• **THE REQUEST**
Below is some material; transcribe all of it exactly.
____________
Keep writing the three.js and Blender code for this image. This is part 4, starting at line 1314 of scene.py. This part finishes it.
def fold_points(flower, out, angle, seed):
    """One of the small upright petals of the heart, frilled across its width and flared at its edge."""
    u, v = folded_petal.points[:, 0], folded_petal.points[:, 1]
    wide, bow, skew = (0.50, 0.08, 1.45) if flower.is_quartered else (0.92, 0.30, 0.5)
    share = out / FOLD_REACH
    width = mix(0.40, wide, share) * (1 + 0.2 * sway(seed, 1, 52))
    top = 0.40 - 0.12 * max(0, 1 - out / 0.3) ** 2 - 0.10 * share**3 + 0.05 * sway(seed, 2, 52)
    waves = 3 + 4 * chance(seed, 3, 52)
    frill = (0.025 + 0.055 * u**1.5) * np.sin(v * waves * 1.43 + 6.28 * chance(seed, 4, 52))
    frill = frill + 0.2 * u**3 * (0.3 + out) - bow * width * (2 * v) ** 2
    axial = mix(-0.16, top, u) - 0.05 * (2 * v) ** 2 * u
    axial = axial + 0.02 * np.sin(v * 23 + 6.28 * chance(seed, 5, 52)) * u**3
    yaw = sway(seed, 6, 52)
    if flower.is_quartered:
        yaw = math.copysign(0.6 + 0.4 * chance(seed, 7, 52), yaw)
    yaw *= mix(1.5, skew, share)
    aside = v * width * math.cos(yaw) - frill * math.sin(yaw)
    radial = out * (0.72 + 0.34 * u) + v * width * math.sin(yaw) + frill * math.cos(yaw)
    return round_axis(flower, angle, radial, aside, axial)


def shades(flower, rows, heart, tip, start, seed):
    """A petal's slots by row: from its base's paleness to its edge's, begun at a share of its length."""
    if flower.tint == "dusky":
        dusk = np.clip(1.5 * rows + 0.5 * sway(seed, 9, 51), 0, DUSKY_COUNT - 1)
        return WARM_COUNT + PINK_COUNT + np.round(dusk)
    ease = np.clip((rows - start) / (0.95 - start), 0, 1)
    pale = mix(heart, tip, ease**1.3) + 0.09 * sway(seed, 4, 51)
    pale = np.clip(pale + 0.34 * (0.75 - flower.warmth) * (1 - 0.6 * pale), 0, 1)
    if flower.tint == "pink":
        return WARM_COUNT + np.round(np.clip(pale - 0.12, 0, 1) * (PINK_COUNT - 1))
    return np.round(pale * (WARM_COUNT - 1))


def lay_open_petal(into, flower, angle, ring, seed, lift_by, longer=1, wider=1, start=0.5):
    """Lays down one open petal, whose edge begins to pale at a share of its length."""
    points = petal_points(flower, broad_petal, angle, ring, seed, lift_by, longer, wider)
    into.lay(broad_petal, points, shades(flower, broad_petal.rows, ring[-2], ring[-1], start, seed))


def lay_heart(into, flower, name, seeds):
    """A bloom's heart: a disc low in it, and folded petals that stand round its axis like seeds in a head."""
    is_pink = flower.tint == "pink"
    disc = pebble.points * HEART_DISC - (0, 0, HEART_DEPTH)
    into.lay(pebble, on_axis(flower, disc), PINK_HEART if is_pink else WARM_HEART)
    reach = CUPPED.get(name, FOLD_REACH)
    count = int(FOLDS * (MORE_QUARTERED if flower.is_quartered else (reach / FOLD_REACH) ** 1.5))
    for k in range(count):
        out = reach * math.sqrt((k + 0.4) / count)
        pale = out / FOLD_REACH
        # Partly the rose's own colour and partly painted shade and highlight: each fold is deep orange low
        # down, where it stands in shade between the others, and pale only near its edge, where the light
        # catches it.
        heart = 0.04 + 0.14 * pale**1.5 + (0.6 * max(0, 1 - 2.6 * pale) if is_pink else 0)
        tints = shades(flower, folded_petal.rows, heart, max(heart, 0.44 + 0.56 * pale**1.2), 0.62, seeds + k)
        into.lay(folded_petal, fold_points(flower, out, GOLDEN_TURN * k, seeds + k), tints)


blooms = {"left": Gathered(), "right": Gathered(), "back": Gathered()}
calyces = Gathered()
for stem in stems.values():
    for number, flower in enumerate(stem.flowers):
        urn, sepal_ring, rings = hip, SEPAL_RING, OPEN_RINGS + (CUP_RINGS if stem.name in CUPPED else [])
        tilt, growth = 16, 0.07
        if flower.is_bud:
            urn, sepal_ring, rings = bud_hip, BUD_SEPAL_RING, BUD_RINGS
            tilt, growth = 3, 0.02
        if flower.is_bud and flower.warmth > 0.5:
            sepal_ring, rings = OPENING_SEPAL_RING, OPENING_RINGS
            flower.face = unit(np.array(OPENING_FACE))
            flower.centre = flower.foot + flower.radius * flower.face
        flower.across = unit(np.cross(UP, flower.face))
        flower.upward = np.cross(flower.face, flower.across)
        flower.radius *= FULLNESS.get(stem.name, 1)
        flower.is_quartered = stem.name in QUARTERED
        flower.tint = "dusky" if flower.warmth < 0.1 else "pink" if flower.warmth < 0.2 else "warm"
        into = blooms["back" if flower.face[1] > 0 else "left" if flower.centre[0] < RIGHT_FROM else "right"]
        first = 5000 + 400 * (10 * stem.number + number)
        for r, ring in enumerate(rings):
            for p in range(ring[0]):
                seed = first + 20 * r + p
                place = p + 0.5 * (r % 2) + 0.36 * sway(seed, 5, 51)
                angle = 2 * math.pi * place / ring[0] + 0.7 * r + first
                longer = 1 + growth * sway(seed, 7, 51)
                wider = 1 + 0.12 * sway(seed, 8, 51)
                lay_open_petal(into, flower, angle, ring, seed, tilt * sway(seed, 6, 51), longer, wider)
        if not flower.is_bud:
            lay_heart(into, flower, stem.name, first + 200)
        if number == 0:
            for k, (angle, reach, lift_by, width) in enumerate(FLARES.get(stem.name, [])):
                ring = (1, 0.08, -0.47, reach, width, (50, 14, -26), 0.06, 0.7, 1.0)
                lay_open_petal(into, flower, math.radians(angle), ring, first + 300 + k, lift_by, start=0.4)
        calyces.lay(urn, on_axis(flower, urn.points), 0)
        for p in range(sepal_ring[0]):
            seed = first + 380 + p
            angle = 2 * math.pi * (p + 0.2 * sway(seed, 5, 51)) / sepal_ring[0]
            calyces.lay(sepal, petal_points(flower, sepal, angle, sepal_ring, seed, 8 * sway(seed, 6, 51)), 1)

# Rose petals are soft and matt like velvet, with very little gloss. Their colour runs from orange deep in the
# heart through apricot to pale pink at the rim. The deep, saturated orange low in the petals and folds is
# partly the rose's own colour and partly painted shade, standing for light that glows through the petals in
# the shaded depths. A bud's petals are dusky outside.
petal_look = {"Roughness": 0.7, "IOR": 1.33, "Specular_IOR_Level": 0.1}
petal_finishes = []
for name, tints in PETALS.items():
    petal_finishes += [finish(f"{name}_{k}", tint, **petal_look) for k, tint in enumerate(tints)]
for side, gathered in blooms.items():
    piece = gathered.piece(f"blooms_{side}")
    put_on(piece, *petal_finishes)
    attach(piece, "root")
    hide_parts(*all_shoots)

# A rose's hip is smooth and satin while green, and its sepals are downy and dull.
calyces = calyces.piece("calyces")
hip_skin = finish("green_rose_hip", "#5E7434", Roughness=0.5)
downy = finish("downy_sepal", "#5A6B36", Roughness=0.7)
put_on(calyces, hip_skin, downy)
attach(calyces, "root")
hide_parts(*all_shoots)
____________
• **WRITTEN SOLUTION**
Keep writing the three.js and Blender code for this image. This is part 4, starting at line 1314 of scene.py. This part finishes it.
def fold_points(flower, out, angle, seed):
    """One of the small upright petals of the heart, frilled across its width and flared at its edge."""
    u, v = folded_petal.points[:, 0], folded_petal.points[:, 1]
    wide, bow, skew = (0.50, 0.08, 1.45) if flower.is_quartered else (0.92, 0.30, 0.5)
    share = out / FOLD_REACH
    width = mix(0.40, wide, share) * (1 + 0.2 * sway(seed, 1, 52))
    top = 0.40 - 0.12 * max(0, 1 - out / 0.3) ** 2 - 0.10 * share**3 + 0.05 * sway(seed, 2, 52)
    waves = 3 + 4 * chance(seed, 3, 52)
    frill = (0.025 + 0.055 * u**1.5) * np.sin(v * waves * 1.43 + 6.28 * chance(seed, 4, 52))
    frill = frill + 0.2 * u**3 * (0.3 + out) - bow * width * (2 * v) ** 2
    axial = mix(-0.16, top, u) - 0.05 * (2 * v) ** 2 * u
    axial = axial + 0.02 * np.sin(v * 23 + 6.28 * chance(seed, 5, 52)) * u**3
    yaw = sway(seed, 6, 52)
    if flower.is_quartered:
        yaw = math.copysign(0.6 + 0.4 * chance(seed, 7, 52), yaw)
    yaw *= mix(1.5, skew, share)
    aside = v * width * math.cos(yaw) - frill * math.sin(yaw)
    radial = out * (0.72 + 0.34 * u) + v * width * math.sin(yaw) + frill * math.cos(yaw)
    return round_axis(flower, angle, radial, aside, axial)


def shades(flower, rows, heart, tip, start, seed):
    """A petal's slots by row: from its base's paleness to its edge's, begun at a share of its length."""
    if flower.tint == "dusky":
        dusk = np.clip(1.5 * rows + 0.5 * sway(seed, 9, 51), 0, DUSKY_COUNT - 1)
        return WARM_COUNT + PINK_COUNT + np.round(dusk)
    ease = np.clip((rows - start) / (0.95 - start), 0, 1)
    pale = mix(heart, tip, ease**1.3) + 0.09 * sway(seed, 4, 51)
    pale = np.clip(pale + 0.34 * (0.75 - flower.warmth) * (1 - 0.6 * pale), 0, 1)
    if flower.tint == "pink":
        return WARM_COUNT + np.round(np.clip(pale - 0.12, 0, 1) * (PINK_COUNT - 1))
    return np.round(pale * (WARM_COUNT - 1))


def lay_open_petal(into, flower, angle, ring, seed, lift_by, longer=1, wider=1, start=0.5):
    """Lays down one open petal, whose edge begins to pale at a share of its length."""
    points = petal_points(flower, broad_petal, angle, ring, seed, lift_by, longer, wider)
    into.lay(broad_petal, points, shades(flower, broad_petal.rows, ring[-2], ring[-1], start, seed))


def lay_heart(into, flower, name, seeds):
    """A bloom's heart: a disc low in it, and folded petals that stand round its axis like seeds in a head."""
    is_pink = flower.tint == "pink"
    disc = pebble.points * HEART_DISC - (0, 0, HEART_DEPTH)
    into.lay(pebble, on_axis(flower, disc), PINK_HEART if is_pink else WARM_HEART)
    reach = CUPPED.get(name, FOLD_REACH)
    count = int(FOLDS * (MORE_QUARTERED if flower.is_quartered else (reach / FOLD_REACH) ** 1.5))
    for k in range(count):
        out = reach * math.sqrt((k + 0.4) / count)
        pale = out / FOLD_REACH
        # Partly the rose's own colour and partly painted shade and highlight: each fold is deep orange low
        # down, where it stands in shade between the others, and pale only near its edge, where the light
        # catches it.
        heart = 0.04 + 0.14 * pale**1.5 + (0.6 * max(0, 1 - 2.6 * pale) if is_pink else 0)
        tints = shades(flower, folded_petal.rows, heart, max(heart, 0.44 + 0.56 * pale**1.2), 0.62, seeds + k)
        into.lay(folded_petal, fold_points(flower, out, GOLDEN_TURN * k, seeds + k), tints)


blooms = {"left": Gathered(), "right": Gathered(), "back": Gathered()}
calyces = Gathered()
for stem in stems.values():
    for number, flower in enumerate(stem.flowers):
        urn, sepal_ring, rings = hip, SEPAL_RING, OPEN_RINGS + (CUP_RINGS if stem.name in CUPPED else [])
        tilt, growth = 16, 0.07
        if flower.is_bud:
            urn, sepal_ring, rings = bud_hip, BUD_SEPAL_RING, BUD_RINGS
            tilt, growth = 3, 0.02
        if flower.is_bud and flower.warmth > 0.5:
            sepal_ring, rings = OPENING_SEPAL_RING, OPENING_RINGS
            flower.face = unit(np.array(OPENING_FACE))
            flower.centre = flower.foot + flower.radius * flower.face
        flower.across = unit(np.cross(UP, flower.face))
        flower.upward = np.cross(flower.face, flower.across)
        flower.radius *= FULLNESS.get(stem.name, 1)
        flower.is_quartered = stem.name in QUARTERED
        flower.tint = "dusky" if flower.warmth < 0.1 else "pink" if flower.warmth < 0.2 else "warm"
        into = blooms["back" if flower.face[1] > 0 else "left" if flower.centre[0] < RIGHT_FROM else "right"]
        first = 5000 + 400 * (10 * stem.number + number)
        for r, ring in enumerate(rings):
            for p in range(ring[0]):
                seed = first + 20 * r + p
                place = p + 0.5 * (r % 2) + 0.36 * sway(seed, 5, 51)
                angle = 2 * math.pi * place / ring[0] + 0.7 * r + first
                longer = 1 + growth * sway(seed, 7, 51)
                wider = 1 + 0.12 * sway(seed, 8, 51)
                lay_open_petal(into, flower, angle, ring, seed, tilt * sway(seed, 6, 51), longer, wider)
        if not flower.is_bud:
            lay_heart(into, flower, stem.name, first + 200)
        if number == 0:
            for k, (angle, reach, lift_by, width) in enumerate(FLARES.get(stem.name, [])):
                ring = (1, 0.08, -0.47, reach, width, (50, 14, -26), 0.06, 0.7, 1.0)
                lay_open_petal(into, flower, math.radians(angle), ring, first + 300 + k, lift_by, start=0.4)
        calyces.lay(urn, on_axis(flower, urn.points), 0)
        for p in range(sepal_ring[0]):
            seed = first + 380 + p
            angle = 2 * math.pi * (p + 0.2 * sway(seed, 5, 51)) / sepal_ring[0]
            calyces.lay(sepal, petal_points(flower, sepal, angle, sepal_ring, seed, 8 * sway(seed, 6, 51)), 1)

# Rose petals are soft and matt like velvet, with very little gloss. Their colour runs from orange deep in the
# heart through apricot to pale pink at the rim. The deep, saturated orange low in the petals and folds is
# partly the rose's own colour and partly painted shade, standing for light that glows through the petals in
# the shaded depths. A bud's petals are dusky outside.
petal_look = {"Roughness": 0.7, "IOR": 1.33, "Specular_IOR_Level": 0.1}
petal_finishes = []
for name, tints in PETALS.items():
    petal_finishes += [finish(f"{name}_{k}", tint, **petal_look) for k, tint in enumerate(tints)]
for side, gathered in blooms.items():
    piece = gathered.piece(f"blooms_{side}")
    put_on(piece, *petal_finishes)
    attach(piece, "root")
    hide_parts(*all_shoots)

# A rose's hip is smooth and satin while green, and its sepals are downy and dull.
calyces = calyces.piece("calyces")
hip_skin = finish("green_rose_hip", "#5E7434", Roughness=0.5)
downy = finish("downy_sepal", "#5A6B36", Roughness=0.7)
put_on(calyces, hip_skin, downy)
attach(calyces, "root")
hide_parts(*all_shoots)